## INFORMATION PROVIDED
^^^^^^^^^^^^^^^^

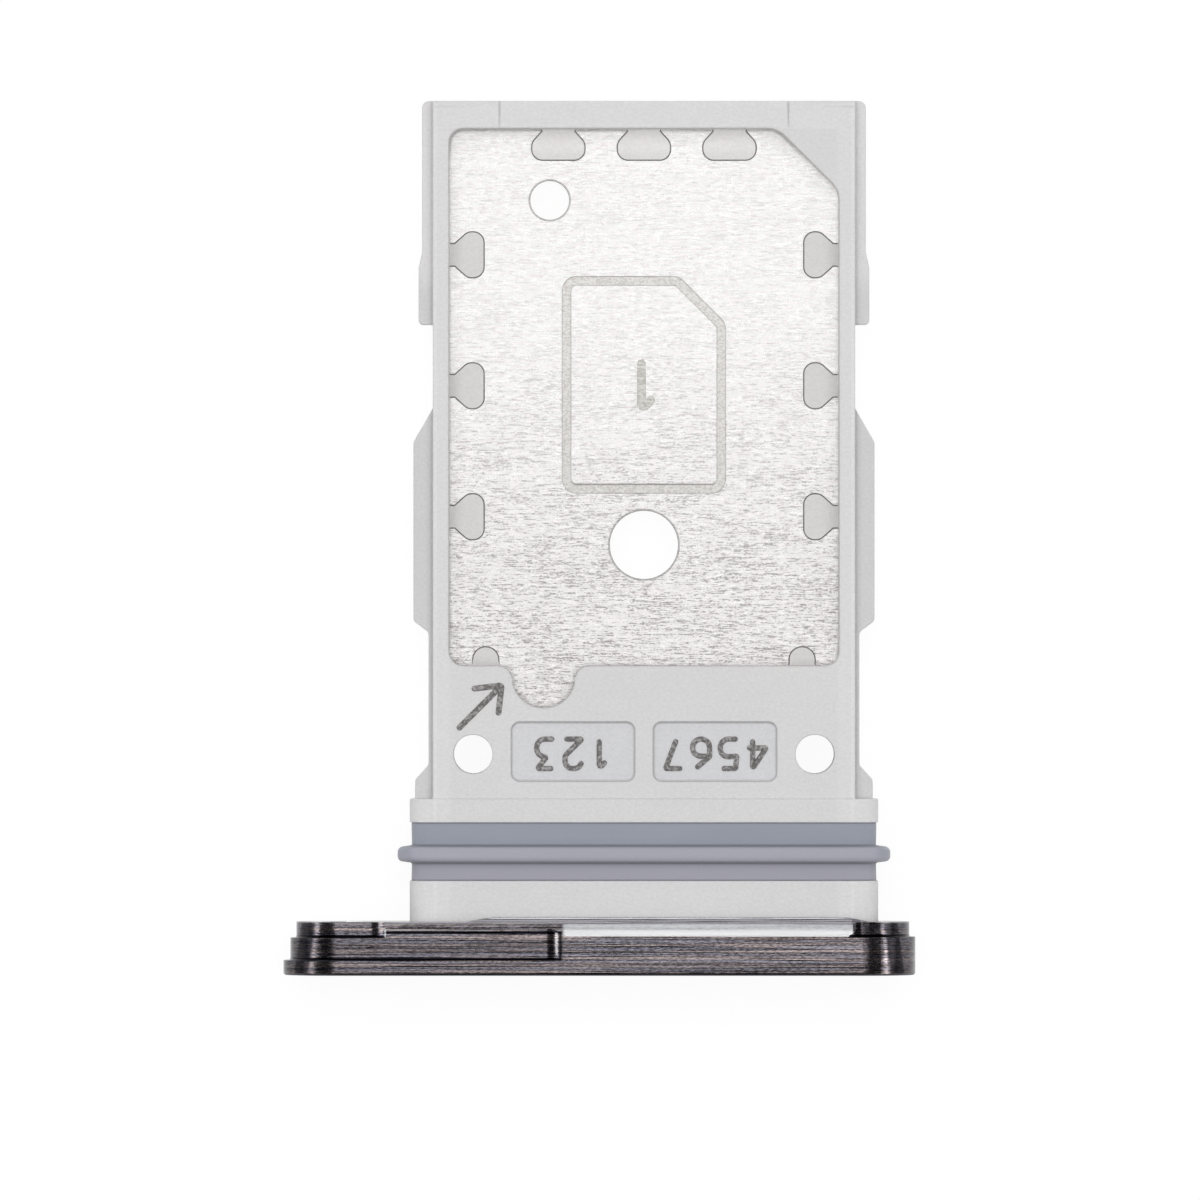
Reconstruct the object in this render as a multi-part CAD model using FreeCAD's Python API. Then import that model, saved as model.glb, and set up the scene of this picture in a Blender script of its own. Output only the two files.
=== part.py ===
"""Sim card tray: a moulded frame with a card pocket on each side of a stamped steel sheet,
closed by a machined face plate and sealed by a rubber ring round its neck.

The tray lies flat. The origin is where its centre line meets the outer face of the face plate.
+Y runs into the device, +Z is the side of the first pocket, and sizes are in millimetres.
"""
import FreeCAD, Part
import math
import os

from FreeCAD import Vector

# The nano card that each pocket takes
CARD_WIDTH = 8.80
CARD_LENGTH = 12.30
CARD_THICKNESS = 0.67
SIDE_CLEARANCE = 0.10
END_CLEARANCE = 0.05
DEPTH_CLEARANCE = 0.03

# Pocket outline
POCKET_CORNER_RADIUS = 0.33
POCKET_CHAMFER = 1.42
POCKET_CHAMFER_RADIUS = 0.55
POCKET_EDGE_CHAMFER = 0.05
NOTCH_X = -2.32
NOTCH_WIDTH = 1.43
NOTCH_DEPTH = 0.97
NOTCH_END_RADIUS = 0.70
NOTCH_MOUTH_RADIUS = 0.34

# Face plate
PLATE_LENGTH = 14.62
PLATE_HEIGHT = 2.48
PLATE_OFFSET = -1.03
PLATE_THICKNESS = 1.24
PLATE_FRONT_RADIUS = 0.07
SOCKET_WALL = 0.65
EJECTOR_HOLE_RADIUS = 0.55
EJECTOR_HOLE_CHAMFER = 0.06
CUTTER_RADIUS = 0.50
LEFT_REBATE_FROM = 0.35
LEFT_REBATE_DEPTH = 0.16
LEFT_REBATE_STOP = -1.90
LEFT_CORNER_FROM = 0.87
LEFT_CORNER_DEPTH = 0.30
LEFT_CORNER_STOP = -5.98
RIGHT_REBATE_FROM = 0.89
RIGHT_REBATE_DEPTH = 0.14
RIGHT_REBATE_STOP = 4.71
LEDGE_LEVEL = 1.00
LEDGE_CHAMFER_FROM = 0.93
LEDGE_LEFT = -6.02
LEDGE_RIGHT = 4.90
LIP_REACH = 0.11
LIP_LEFT = -4.11
LIP_RIGHT = 5.24
LIP_TAPER = 0.60

# Neck and seal
NECK_WIDTH = 10.83
NECK_HEIGHT = 1.70
NECK_RADIUS = 0.45
NECK_FRONT_LENGTH = 0.95
SEAL_LENGTH = 1.34
SEAL_GROOVE_DEPTH = 0.30
SEAL_SUNK = 0.04
RIDGE_FROM = 0.41
RIDGE_BASE_WIDTH = 0.40
RIDGE_TIP_WIDTH = 0.32
RIDGE_STAND = 0.28
RIDGE_TIP_RADIUS = 0.12
FLANGE_LENGTH = 0.55

# Frame
BAR_LENGTH = 3.08
RIM_WIDTH = 0.38
REAR_BAR_LENGTH = 0.65
RIM_EDGE_RADIUS = 0.05
REAR_EDGE_RADIUS = 0.20
RAMP_WIDTH = 6.68
RAMP_LENGTH = 0.58
RAMP_DROP = 0.17
BAR_HOLE_X = 3.95
BAR_HOLE_AHEAD = 1.03
BAR_HOLE_RADIUS = 0.45
WINDOW_WIDTH = 2.86
WINDOW_LENGTH = 1.38
WINDOW_GAP = 0.42
WINDOW_AHEAD = 1.09
WINDOW_RADIUS = 0.20
WINDOW_DEPTH = 0.10

# Guide rails along the frame's sides, from the flange to the rear
RAIL_HEIGHT = 0.84
SHOULDER_RAIL = 0.41
SHOULDER_RAIL_LENGTH = 0.44
SHOULDER_RAMP = 0.34
WAIST_RAIL = 0.10
MAIN_RAIL = 0.45
MAIN_RAIL_AHEAD = 4.11
MAIN_RAIL_LENGTH = 4.13
MAIN_FRONT_RAMP = 0.26
MAIN_REAR_RAMP = 0.79
FLARE_RAIL = 0.33
FLARE_LENGTH = 1.31
FLARE_RAMP = 0.37
REAR_RAIL = 0.25
REAR_RAIL_LENGTH = 5.17
RAIL_CORNER_RADIUS = 0.16
RAIL_STEP_RADIUS = 0.10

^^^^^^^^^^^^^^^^

## SHORT TASK
Only the lines from the top of the data through the line that contains "NOTCH_MOUTH_RADIUS = 0.34" should be quoted, exactly as they stand.

## FINISHED ANSWER
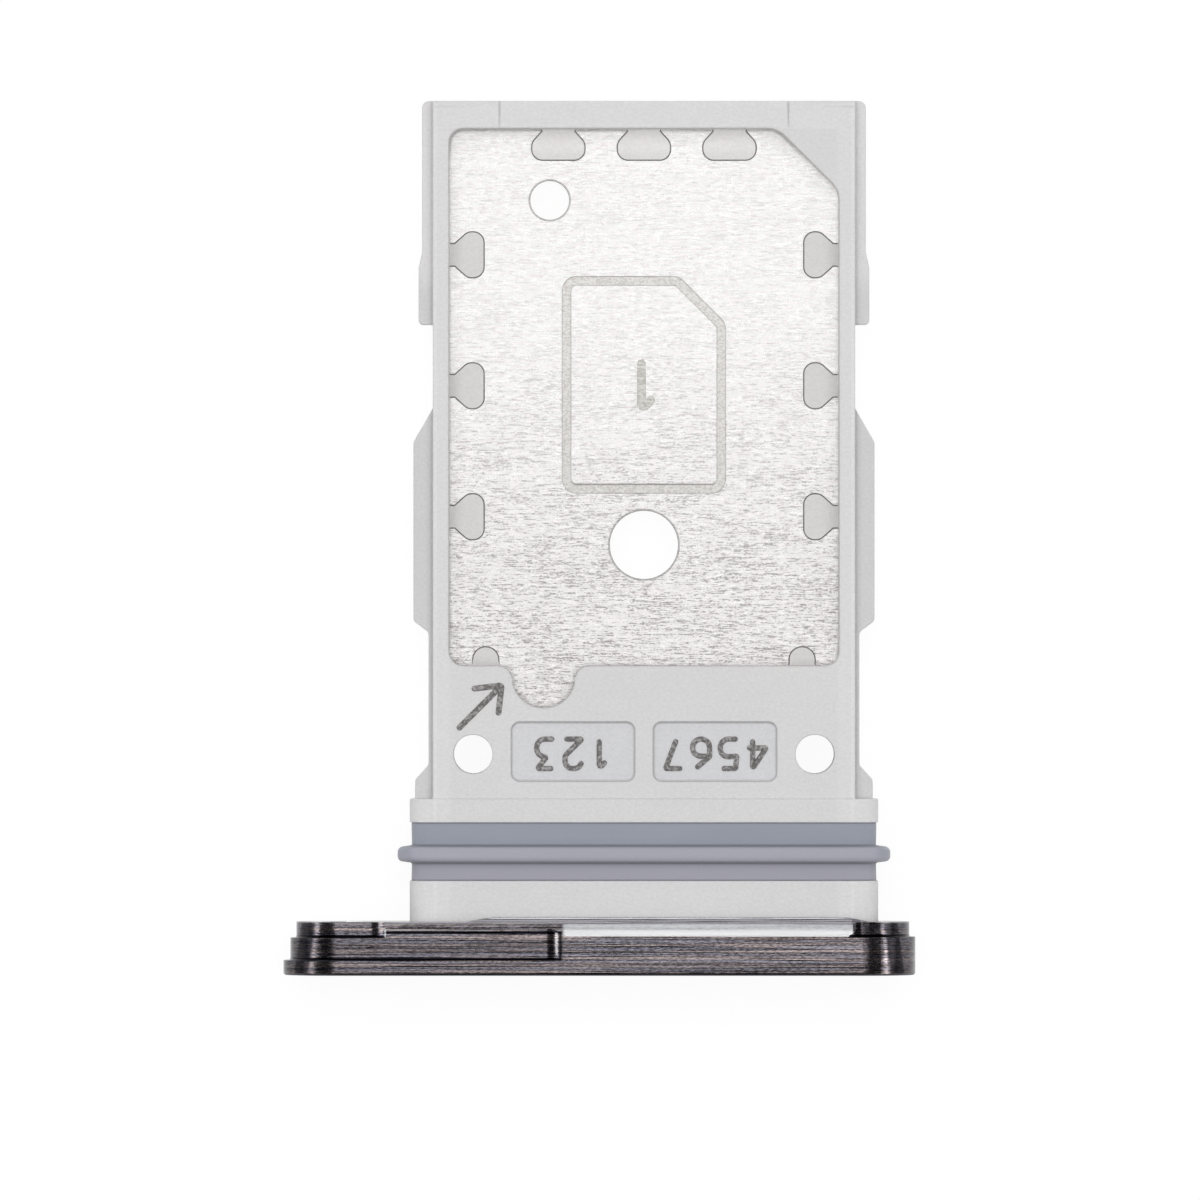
Reconstruct the object in this render as a multi-part CAD model using FreeCAD's Python API. Then import that model, saved as model.glb, and set up the scene of this picture in a Blender script of its own. Output only the two files.
=== part.py ===
"""Sim card tray: a moulded frame with a card pocket on each side of a stamped steel sheet,
closed by a machined face plate and sealed by a rubber ring round its neck.

The tray lies flat. The origin is where its centre line meets the outer face of the face plate.
+Y runs into the device, +Z is the side of the first pocket, and sizes are in millimetres.
"""
import FreeCAD, Part
import math
import os

from FreeCAD import Vector

# The nano card that each pocket takes
CARD_WIDTH = 8.80
CARD_LENGTH = 12.30
CARD_THICKNESS = 0.67
SIDE_CLEARANCE = 0.10
END_CLEARANCE = 0.05
DEPTH_CLEARANCE = 0.03

# Pocket outline
POCKET_CORNER_RADIUS = 0.33
POCKET_CHAMFER = 1.42
POCKET_CHAMFER_RADIUS = 0.55
POCKET_EDGE_CHAMFER = 0.05
NOTCH_X = -2.32
NOTCH_WIDTH = 1.43
NOTCH_DEPTH = 0.97
NOTCH_END_RADIUS = 0.70
NOTCH_MOUTH_RADIUS = 0.34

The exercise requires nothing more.